Friday 22 June 2012

NEWSMAKER HILLARY NG'WENO






Hilary Ng'weno

Hilary Ng'weno
Born in Nairobi on June 28th, 1938, and educated at Mangu High School and was the first Kenyan to attend Harvard (Class of ’61). He went back to Harvard as the first African fellow of the Harvard Center for International Affairs (1968-1969)
He got married to Fleur Arabelle Grandjouan on December 1st, 1963. They have two daughters: Amolo Eva, until recently senior program director at the Gates Foundation and currently managing director of Digital Data Divide Ltd, and Bettina Amilie, until recently professor of anthropology at the University of California, Davis, and currently on the academic planning team for the establishment of the Aga Khan University in East Africa.

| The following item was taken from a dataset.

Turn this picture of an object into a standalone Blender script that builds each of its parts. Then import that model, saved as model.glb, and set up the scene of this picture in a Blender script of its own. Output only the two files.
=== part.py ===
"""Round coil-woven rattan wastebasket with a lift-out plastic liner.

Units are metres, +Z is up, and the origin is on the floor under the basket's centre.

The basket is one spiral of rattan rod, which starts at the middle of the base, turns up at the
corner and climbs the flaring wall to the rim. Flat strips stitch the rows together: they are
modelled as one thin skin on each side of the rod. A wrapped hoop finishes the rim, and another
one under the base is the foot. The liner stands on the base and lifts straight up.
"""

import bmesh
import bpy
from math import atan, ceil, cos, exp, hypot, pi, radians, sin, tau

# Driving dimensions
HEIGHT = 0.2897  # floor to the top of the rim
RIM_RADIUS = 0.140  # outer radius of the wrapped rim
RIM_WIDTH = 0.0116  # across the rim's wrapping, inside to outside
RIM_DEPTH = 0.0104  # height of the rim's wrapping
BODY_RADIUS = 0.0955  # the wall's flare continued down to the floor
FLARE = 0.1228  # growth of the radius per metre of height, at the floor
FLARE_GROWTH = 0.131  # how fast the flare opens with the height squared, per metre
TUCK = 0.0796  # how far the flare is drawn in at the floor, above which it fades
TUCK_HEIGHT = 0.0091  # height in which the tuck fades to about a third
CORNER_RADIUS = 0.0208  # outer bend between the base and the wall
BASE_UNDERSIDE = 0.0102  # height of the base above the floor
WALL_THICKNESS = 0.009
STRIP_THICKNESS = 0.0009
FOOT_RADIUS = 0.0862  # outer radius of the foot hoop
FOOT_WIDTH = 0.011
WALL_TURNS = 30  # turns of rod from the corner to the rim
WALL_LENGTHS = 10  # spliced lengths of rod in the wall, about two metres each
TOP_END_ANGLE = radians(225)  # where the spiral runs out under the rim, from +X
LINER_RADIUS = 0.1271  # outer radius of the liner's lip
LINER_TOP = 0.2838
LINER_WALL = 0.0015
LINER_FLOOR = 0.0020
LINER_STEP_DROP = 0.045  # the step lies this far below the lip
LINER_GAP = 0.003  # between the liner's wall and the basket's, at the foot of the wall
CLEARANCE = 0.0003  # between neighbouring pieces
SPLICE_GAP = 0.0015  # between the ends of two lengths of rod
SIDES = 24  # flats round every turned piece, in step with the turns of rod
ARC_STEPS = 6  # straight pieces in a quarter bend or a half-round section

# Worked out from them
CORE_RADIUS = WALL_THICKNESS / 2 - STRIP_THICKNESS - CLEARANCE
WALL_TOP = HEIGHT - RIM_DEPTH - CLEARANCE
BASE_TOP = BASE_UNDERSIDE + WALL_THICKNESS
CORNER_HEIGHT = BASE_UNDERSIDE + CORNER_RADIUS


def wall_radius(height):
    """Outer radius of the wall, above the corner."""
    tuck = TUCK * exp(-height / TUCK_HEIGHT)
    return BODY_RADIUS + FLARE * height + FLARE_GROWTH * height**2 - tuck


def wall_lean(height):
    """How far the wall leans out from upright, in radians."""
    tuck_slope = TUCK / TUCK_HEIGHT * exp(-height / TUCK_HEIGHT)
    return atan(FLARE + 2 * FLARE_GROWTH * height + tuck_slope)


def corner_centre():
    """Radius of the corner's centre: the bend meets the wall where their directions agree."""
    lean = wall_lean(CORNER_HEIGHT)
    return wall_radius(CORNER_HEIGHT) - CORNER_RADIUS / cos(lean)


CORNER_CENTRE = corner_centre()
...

Hilary Ng’weno has been a journalist since 1962, first with the Nation group of newspapers for which he was the first African editor in chief (1964-65) and later as editor-publisher of a number of his own publications, including The Weekly Review 1975-1999). For more than ten years he was also a Newsweek columnist. In 1992, he launched the first fully Kenyan-owned indigenous private TV station in Kenya, STV, but relinquished ownership in 1997 to go into freelance TV production. He has produced dozens of TV programmes, including The Making of a Nation (2007).. Until December 2011 he produced jointly with NTV the weekly TV biographical documentary series Makers of a Nation.
Outside journalism and television production, he has had, and continues to have, a wide range of interests. He was a member of the Board of Trustees of the National Museums of Kenya (1964-1968); chairman of the Kenya Museum Society (1967-1968); a trustee of the East African Wild Life Society since 1978; chairman of Kenya Wildlife Service (1990-1993) as well as a trustee of World Wide Fund for Nature (WWW-International) from 1993-1997.

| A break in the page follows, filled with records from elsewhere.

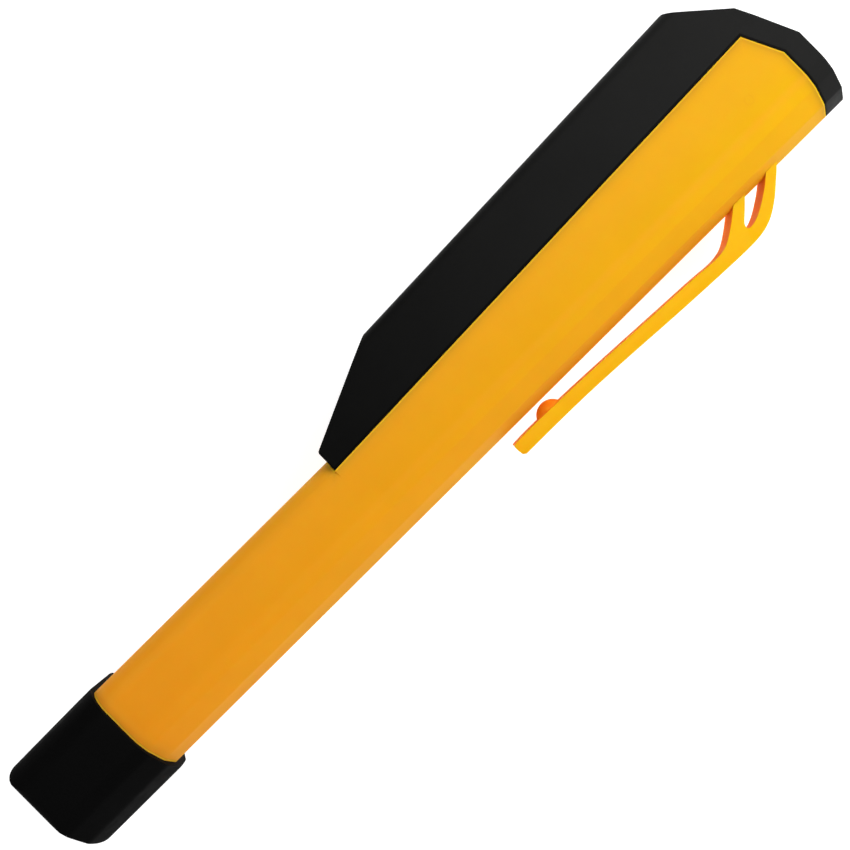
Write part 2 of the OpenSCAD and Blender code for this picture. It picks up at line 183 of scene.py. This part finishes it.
def seam_painted_light(net, tint):
    """tint with a pale rim along the seams that is a painted highlight, and a duller strip behind the rim
    that is painted shade.
    """
    x, y, _ = net.split(net.place())
    # The pale rim colour is a painted highlight, and the dull colour is painted shade beside the seam
    rim, painted_shade = (0.93, 0.58, 0.02), (0.66, 0.33, 0.014)
    color, strength = net.stops(seam_distance(net, x, y), -0.1, 2.9, [
        (-0.1, rim, 0.0), (0.0, rim, 0.8), (0.32, rim, 0.8), (0.44, painted_shade, 0.9),
        (0.65, painted_shade, 0.75), (1.0, painted_shade, 0.4), (1.7, painted_shade, 0.12), (2.6, painted_shade, 0.0),
    ])
    tint = net.mix(strength, tint, color)
    # In the shade of the cap's lip the rim's painted highlight is made a warmer yellow, and the plastic
    # behind it is painted a little lighter against the lip's shadow
    tint = net.times(tint, (1.0, 0.82, 1.0), net.ramp(x, x_at(17.72), x_at(17.80), 1.0, 0.0))
    return net.times(tint, (1.06, 1.1, 1.6), net.ramp(x, x_at(18.4), x_at(20.0), 1.0, 0.0))


def back_facet_shade(net, tint):
    """tint a little deeper on the head half's facets, as painted shade, and more orange on the lowest one
    beside the clip, as painted orange light bounced off the clip.
    """
    x, y, _ = net.split(net.place())
    facing_back = net.ramp(net.split(net.place("Normal"))["Y"], -0.45, -0.68)
    head_half = net.ramp(x, x_at(45), x_at(95))
    tint = net.times(tint, (1.0, 0.945, 1.15), net.calc("MULTIPLY", facing_back, head_half))
    lowest = net.ramp(y, y_at(-6.7), y_at(-7.1))
    from_tip, to_head = net.ramp(x, x_at(84), x_at(96)), net.ramp(x, x_at(148), x_at(157), 1.0, 0.0)
    beside_clip = net.calc("MULTIPLY", lowest, from_tip, to_head)
    return net.times(tint, (1.08, 0.99, 2.1), beside_clip)


def gate_paint(net, tint):
    """tint with the faint ring that the moulding gate left on the flat side near the head."""
    offset = net.nodes.new("ShaderNodeVectorMath")
    offset.operation = "DISTANCE"
    net.put(offset.inputs[0], net.place())
    net.put(offset.inputs[1], at(*GATE_MARK))
    distance = net.calc("DIVIDE", offset.outputs["Value"], MM)
    amounts = ((0.0, 0.12), (0.45, 0.0), (0.7, 0.2), (0.9, 0.06), (1.2, 0.0))
    ring, _ = net.stops(distance, 0.0, 2.0, [(mm, (amount,) * 3, 1) for mm, amount in amounts])
    return net.mix(ring, tint, (0.78, 0.33, 0.01))


def barrel_ring_and_painted_light(net, tint):
    # The gate's ring, then painted shade on the back facets, then the painted highlight and painted shade
    # along the seams
    return seam_painted_light(net, back_facet_shade(net, gate_paint(net, tint)))


def housing_seam_shadow(net, tint):
    """tint darkened in the last 0.3 mm before the seam: a painted shadow of the gap at the seam."""
    x, y, _ = net.split(net.place())
    near = net.ramp(seam_distance(net, x, y), -0.36, -0.30, 0.0, 0.85)
    return net.mix(near, tint, (0.0005, 0.0005, 0.0006))


def clip_bounce_shade(net, tint):
    """tint turned to orange on the faces that look at the barrel: painted shade with orange light bounced off
    the barrel.
    """
    facing_barrel = net.ramp(net.split(net.place("Normal"))["Y"], 0.15, 0.5)
    return net.mix(facing_barrel, tint, (0.90, 0.27, 0.012))


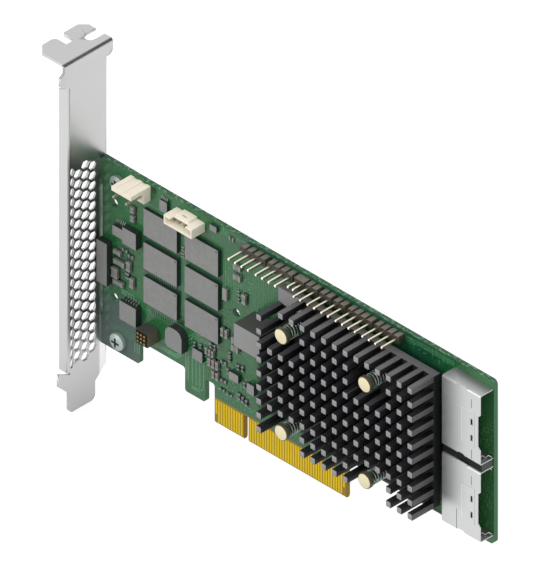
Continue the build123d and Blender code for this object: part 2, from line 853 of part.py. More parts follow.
def buffer_legs_row(side):
    """One row of bent legs, along the upper (1) or lower (-1) edge of the buffer chip."""
    profile = closed_outline([
        (0, leg_rise),
        (leg_shoulder, leg_rise),
        (leg_shoulder, 0),
        (leg_reach, 0),
        (leg_reach, leg_thickness),
        (leg_shoulder + leg_thickness, leg_thickness),
        (leg_shoulder + leg_thickness, leg_rise + leg_thickness),
        (0, leg_rise + leg_thickness),
    ])
    leg = extrude(Plane.YZ * profile, leg_width)
    if side < 0:
        leg = mirror(leg, about=Plane.XZ)
    edge = buffer_place[1] + (buffer_size[1] if side > 0 else 0)
    first = buffer_place[0] + (buffer_size[0] - (buffer_legs - 1) * leg_pitch - leg_width) / 2
    return [Pos(first + index * leg_pitch, edge, 0) * leg for index in range(buffer_legs)]


def service_socket():
    """The small square socket, with a shallow recess in its front."""
    block = plan_box(service_place, (service_size, service_size), 0, service_height)
    corner = (service_place[0] + service_wall, service_place[1] + service_wall)
    inside = service_size - 2 * service_wall
    return block - plan_box(corner, (inside, inside), service_height - service_recess, service_height)


def service_socket_contacts():
    """A square grid of contacts standing in the service socket's recess."""
    middle = (service_contacts - 1) / 2
    contacts = []
    for column in range(service_contacts):
        for row in range(service_contacts):
            place = (
                service_place[0] + service_size / 2 + (column - middle) * service_pitch,
                service_place[1] + service_size / 2 + (row - middle) * service_pitch,
            )
            floor = service_height - service_recess
            contacts.append(plan_post(place, service_contact, floor, service_contact_reach))
    return contacts


def buzzer():
    """The buzzer: a block with a rounded top and one clipped foot."""
    left, low = buzzer_place
    right = left + buzzer_size[0]
    top = low + buzzer_size[1]
    outline = closed_outline([
        (left + buzzer_chamfer, low),
        (right, low),
        (right, top),
        (left, top),
        (left, low + buzzer_chamfer),
    ])
    outline = round_corners(outline, [(left, top), (right, top)], buzzer_round)
    return plan_shape(outline, 0, buzzer_height)


def power_switch():
    """The power switch: a block with a narrower step towards the bracket."""
    body = plan_box(switch_place, switch_size, 0, switch_height)
    tab_low = switch_place[1] + (switch_size[1] - switch_tab[1]) / 2
    return body + plan_box((switch_place[0] - switch_tab[0], tab_low), switch_tab, 0, switch_height)


def power_choke():
    """The tall power choke, drawn in at its foot."""
    foot_corner = (choke_place[0] + choke_inset, choke_place[1] + choke_inset)
    foot_size = (choke_size[0] - 2 * choke_inset, choke_size[1] - 2 * choke_inset)
    foot = plan_box(foot_corner, foot_size, 0, choke_foot)
    return foot + plan_box(choke_place, choke_size, choke_foot, choke_height)


def small_blocks(rows, height):
    """Rows of small blocks on the component side."""
    blocks = []
    for first, step, count, size in rows:
        for index in range(count):
            corner = (first[0] + index * step[0], first[1] + index * step[1])
            blocks.append(plan_box(corner, size, 0, height))
    return blocks


def decoupling_capacitors():
    """A grid of capacitors on the solder side, behind the processor."""
    blocks = []
    for column in range(decoupling_column_count):
        for row in range(decoupling_row_count):
            across = (column - (decoupling_column_count - 1) / 2) * decoupling_pitch_x
            up = (row - (decoupling_row_count - 1) / 2) * decoupling_pitch_y
            corner = (
                processor_place[0] + across - decoupling_size[0] / 2,
                processor_place[1] + up - decoupling_size[1] / 2,
            )
            back = -board_thickness
            blocks.append(plan_box(corner, decoupling_size, back - decoupling_height, back))
    return blocks


def save(name, solids):
    """Write one node from solids drawn on the plan of the component side."""
    placed = [component_side * solid for solid in solids]
    shape = placed[0] if len(placed) == 1 else Compound(children=placed)
    export_step(shape, os.path.join("parts", name + ".step"))


def save_card():
    """The board, its edge contacts, the bracket and the screws."""
    save("printed_circuit_board", [board()])
    save("edge_contacts_component_side", edge_pads(0, pad_thickness))
    save("edge_contacts_solder_side", edge_pads(-board_thickness - pad_thickness, -board_thickness))
    save("mounting_bracket", [bracket()])
    save("bracket_screws", [screw(level) for level in screw_heights])


def save_cooling():
    """The processor, its heat sink and what holds it."""
    save("processor_substrate", [plan_post(processor_place, substrate_size, 0, substrate_height)])
    save("processor_lid", [processor_lid()])
    pad_low_face = substrate_height + lid_height
    save("thermal_pad", [plan_post(processor_place, thermal_pad_size, pad_low_face, sink_lift)])
    save("heat_sink", [heat_sink()])
    save("push_pins", [push_pin(place) for place in push_pin_places])
    save("push_pin_springs", [pin_spring(place) for place in push_pin_places])
    save("decoupling_capacitors", decoupling_capacitors())


def save_connectors():
    """The rear sockets, the pin headers and the plastic headers."""
    for name, level in zip(("lower", "upper"), socket_heights):
        save(name + "_socket_shell", [socket_shell(level)])
        save(name + "_socket_housing", [socket_housing(level)])
        save(name + "_socket_contacts", socket_contacts(level))
    save("socket_divider", [socket_divider()])
    for index, row in enumerate(header_rows):
        save("pin_header_" + str(index + 1), [header_body(row)])
    save("jumper_header", [jumper_body()])
    save("header_pins", header_posts())
    save("fan_header", [fan_header()])
    save("fan_header_pins", tail_posts(fan_pins, header_pin, fan_pin_reach))
    save("cable_header", [cable_header()])
    save("cable_header_pins", tail_posts(cable_pins, cable_pin, cable_pin_reach))
    save("service_socket", [service_socket()])
    save("service_socket_contacts", service_socket_contacts())


def save_chips():
    """The chips and the small parts of the component side."""
    places = [(x, y) for x in memory_columns for y in memory_rows]
    for index, place in enumerate(places):
        save("memory_chip_" + str(index + 1), [plan_box(place, memory_size, 0, memory_height)])
    side_memory = plan_box(side_memory_place, side_memory_size, 0, side_memory_height)
    save("side_memory_chip", [side_memory])
    save("buffer_chip", [plan_box(buffer_place, buffer_size, 0, buffer_height)])
    save("buffer_chip_legs", buffer_legs_row(1) + buffer_legs_row(-1))
    save("clock_chip", [plan_box(clock_place, clock_size, 0, chip_height)])
    save("monitor_chip", [plan_box(monitor_place, monitor_size, 0, chip_height)])
    save("sensor_chip", [plan_box(sensor_place, sensor_size, 0, chip_height)])
    save("crystal", [plan_box(crystal_place, crystal_size, 0, chip_height)])
    save("left_coil", [plan_box(left_coil_place, left_coil_size, 0, coil_height)])
    save("right_coil", [plan_box(right_coil_place, right_coil_size, 0, coil_height)])
    save("buzzer", [buzzer()])
    save("power_switch", [power_switch()])
    save("power_choke", [power_choke()])
    save("ceramic_capacitors", small_blocks(capacitor_rows, capacitor_height))
    save("chip_resistors", small_blocks(resistor_rows, resistor_height))


os.makedirs("parts", exist_ok=True)
save_card()
save_cooling()
save_connectors()
save_chips()
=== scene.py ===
import math

import bmesh
import bpy
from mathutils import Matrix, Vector


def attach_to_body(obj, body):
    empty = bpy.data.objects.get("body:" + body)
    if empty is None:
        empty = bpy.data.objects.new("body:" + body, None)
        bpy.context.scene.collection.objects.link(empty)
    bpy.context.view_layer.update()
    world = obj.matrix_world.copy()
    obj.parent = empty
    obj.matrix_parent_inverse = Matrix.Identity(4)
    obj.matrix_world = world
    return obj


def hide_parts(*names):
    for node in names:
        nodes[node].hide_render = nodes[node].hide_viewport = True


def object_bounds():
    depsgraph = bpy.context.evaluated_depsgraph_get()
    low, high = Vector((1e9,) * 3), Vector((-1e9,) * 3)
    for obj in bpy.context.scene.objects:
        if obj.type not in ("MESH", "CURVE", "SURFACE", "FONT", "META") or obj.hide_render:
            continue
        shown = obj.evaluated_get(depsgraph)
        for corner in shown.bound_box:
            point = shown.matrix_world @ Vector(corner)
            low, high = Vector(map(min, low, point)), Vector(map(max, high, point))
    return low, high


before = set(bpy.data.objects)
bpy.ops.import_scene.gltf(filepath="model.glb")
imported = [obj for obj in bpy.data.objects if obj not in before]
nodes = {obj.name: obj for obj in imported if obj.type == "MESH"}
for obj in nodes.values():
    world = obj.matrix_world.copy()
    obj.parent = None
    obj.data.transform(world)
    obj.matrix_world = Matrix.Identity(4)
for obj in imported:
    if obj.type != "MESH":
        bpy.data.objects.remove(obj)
cad_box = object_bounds()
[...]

Though not a trained economist, he served as a member of the Council of African Advisers to the World Bank (1991-1994); for two years (1995-1997) as chairman of the Kenya Revenue Authority, and for three years (1996-1999) a member of Kenya’s Presidential Economic Commission.
He was a member of the Population Advisory Committee of the MacArthur Foundation (1991-1997) and chairman of the Advisory Board of the Rockefeller Foundation’s African Forum for Children’s Literacy in Science and Technology (1994-97). In 1968 was awarded the John D. Rockefeller III Award given to a person under 40 years of age who in the opinion of the trustees of the John D. Rockefeller III Fund has contributed most to the wellbeing of mankind.